I have become quite disenchanted with skip-around teaching. That's when a person is not anchored in a passage, and just cherry picks the 'fun' sounding passages and strings them together. Their meaning can be outrageously off. A Bible teacher should realize that there is already an abundance of narrative to teach through; those are reality saved for us for all ages, to teach the faith. But there are also doctrinal passages and letters where some real-life situations are needed to help. So it is not as though a teacher 'needs' to skip-around to make things interesting.
If a teacher honestly does not 'get' a passage (let's say the 'which is easier' miracle of Mk 2 and Mt 8), then he should not hop around like a sparrow to grab one phrase here and another there until time is up. He should get out the books and find out what the thing truly means and declare that to the students. If we don't do that we are seriously weakening the Bible, turning it into a collection of unrelated magical sayings until we connect them. That's not what it is.
Hello Decoder;
You make a good point. We have to remember that many who are young teachers of the Word will use skip-around teaching. There has to be a starting ground and there will be "surface teaching" at first, lacking the hermeneutics, exegesis which takes development. I've actually attended Bible studies with young teachers and there would be moments of awkward pause. In time it's actually a joy when God takes them to a new level of teaching that benefits the disciple.
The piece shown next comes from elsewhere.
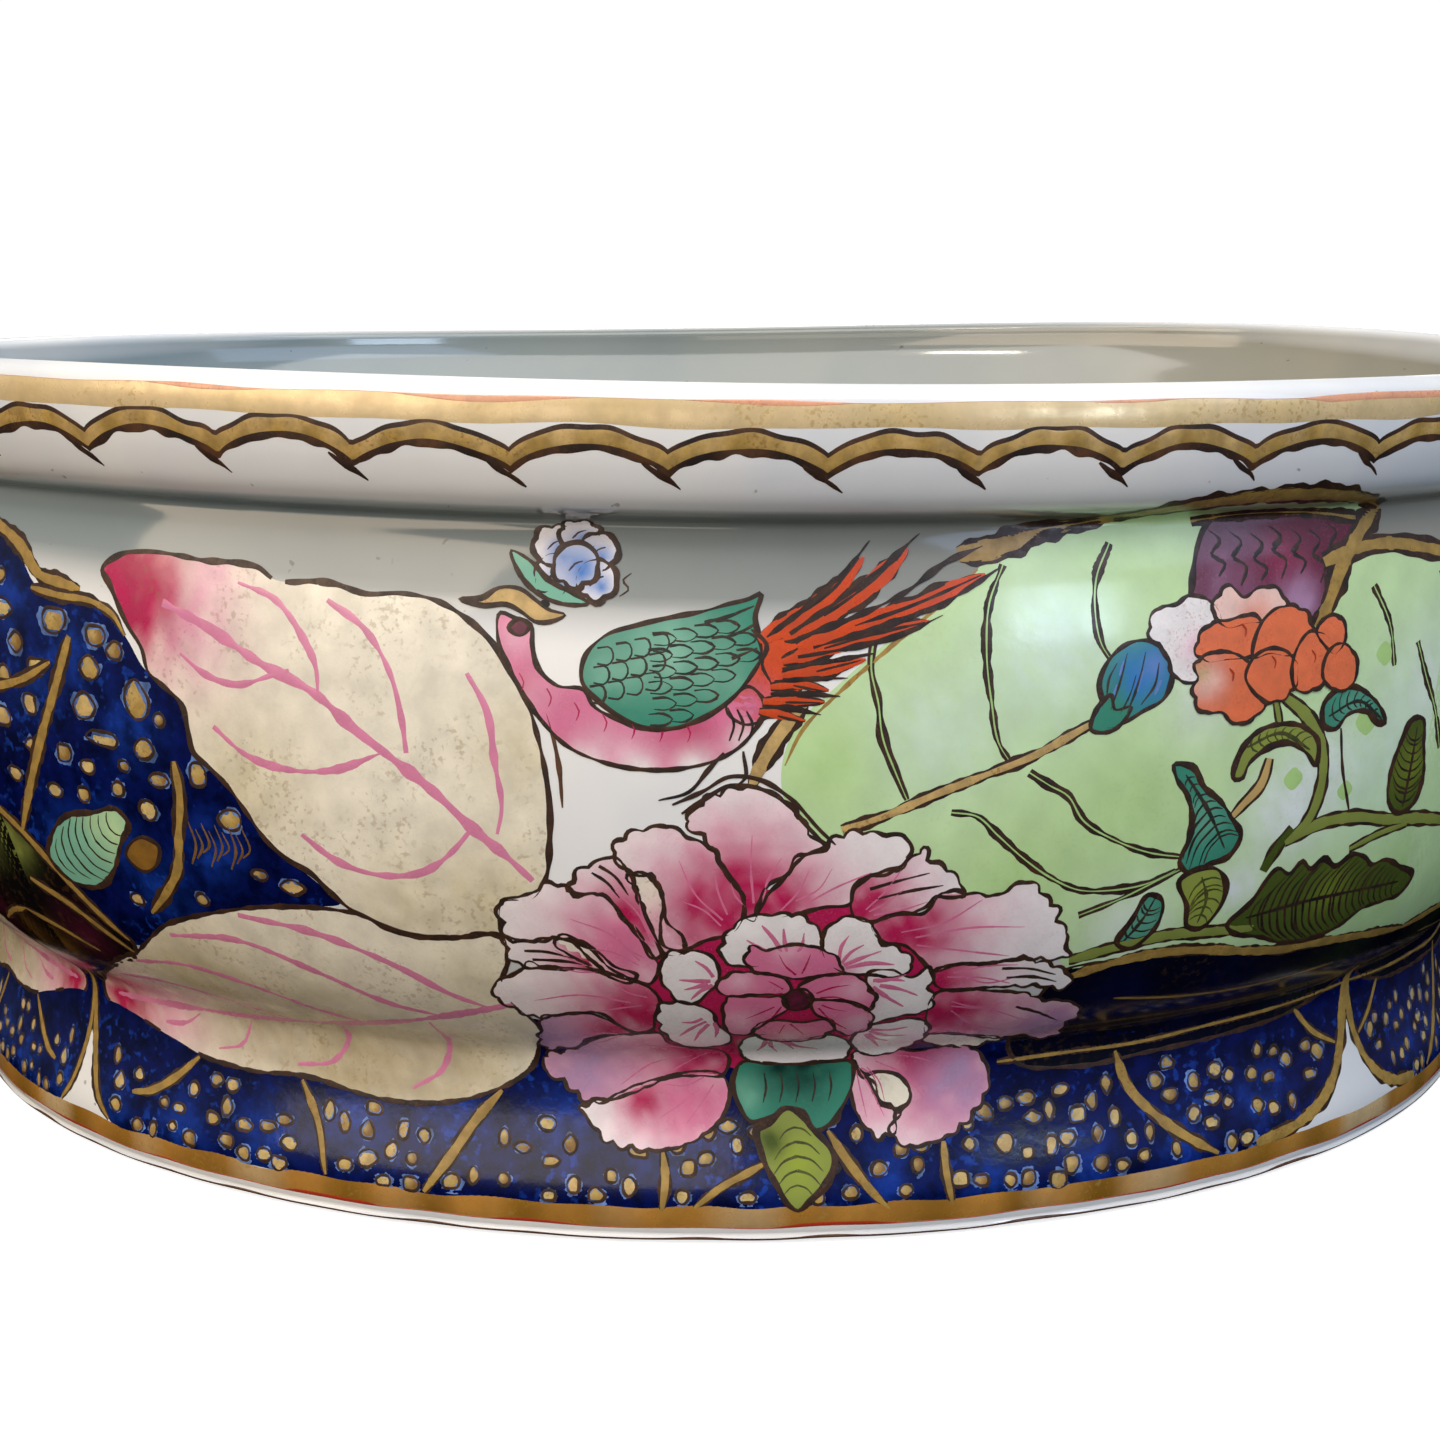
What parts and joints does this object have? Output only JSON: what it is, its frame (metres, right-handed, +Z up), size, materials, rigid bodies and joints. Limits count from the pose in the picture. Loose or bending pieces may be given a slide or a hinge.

Back to your good point. If a young teacher is still at the level of "surface teaching" and isn't developing, then we need to be concerned with their study research and prepare time of the lesson that they're teaching. In this case they need additional training from seasoned Bible teachers or mentor pastors.
Of course if they have the heart to teach is commendable, but the heart needs to balance the perseverance of personally getting built up (trained in teaching) the Word.
God bless you, Decoder, and your whole family.